To achieve that growth, Miller says, "It's better to pull in somebody who has the infrastructure."

Given that Captrust runs the retirement programs for university systems in the states of Arkansas, Georgia and North Carolina, it must regularly demonstrate its fiduciary bona fides to those clients, Miller says. Having made that case to large, demanding clients makes it easier for the firms it buys, in turn, to gain the confidence of prospects, he adds.

Barnes cites an instance in which Knox managed to win $25 million in assets from a wealthy family before the Captrust deal, while $150 million "went elsewhere because of a perceived concentration [in assets] on their part in our relatively small firm."

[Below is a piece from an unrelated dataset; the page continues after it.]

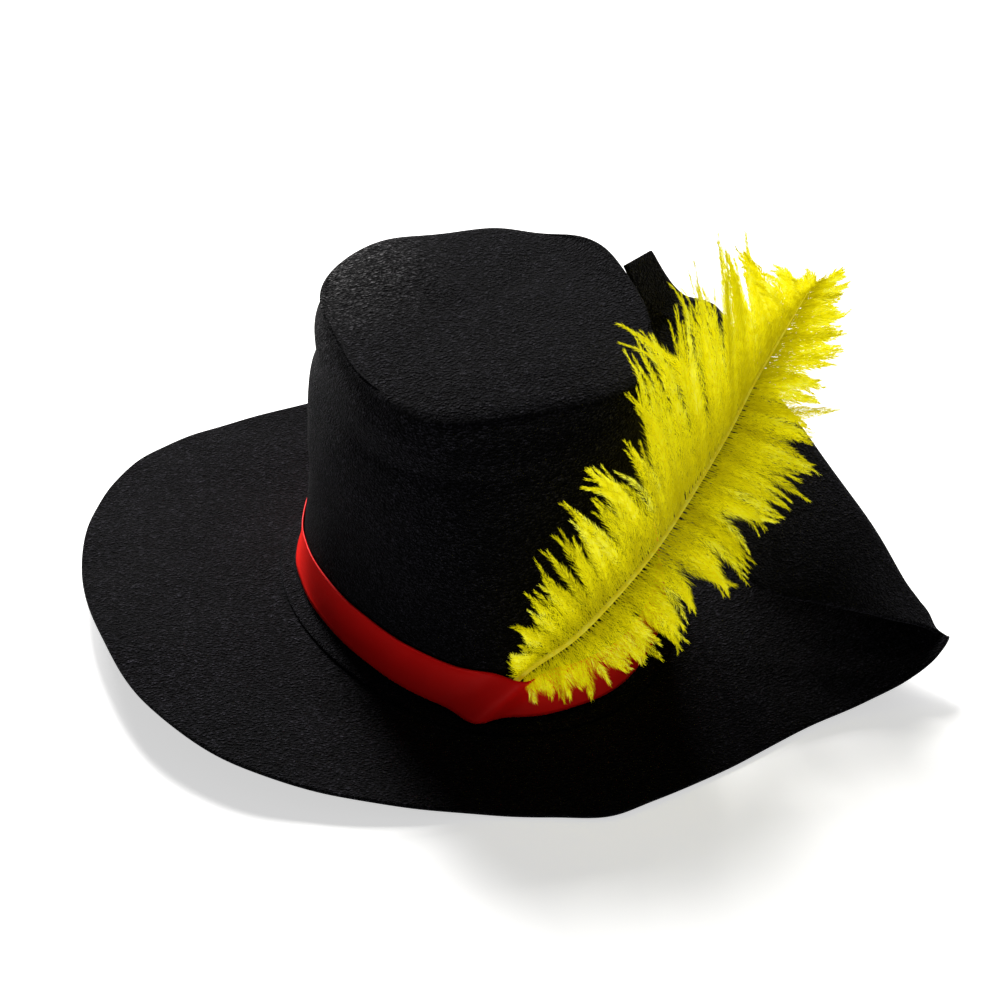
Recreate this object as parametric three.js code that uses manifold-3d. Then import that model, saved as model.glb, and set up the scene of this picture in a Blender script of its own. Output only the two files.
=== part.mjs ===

Now, he says, "I suspect we will have great success as we go back to those families."

The deal also fulfills succession needs for Knox, especially for Barnes' partner who is 20 years his senior, says Barnes, who is 44. "Over the next three to five years he was thinking about retiring," says Barnes, but now he's reinvigorated. "However, that has probably been pushed out because of his excitement about the Captrust arrangement."

The deal also eases Barnes' long-term legacy concerns. "It certainly was attractive to me to not solely have the risk to buy [his senior partner] out and then to develop the team that would ultimately buy me out," says, adding that now, "We are all kind of re-energized."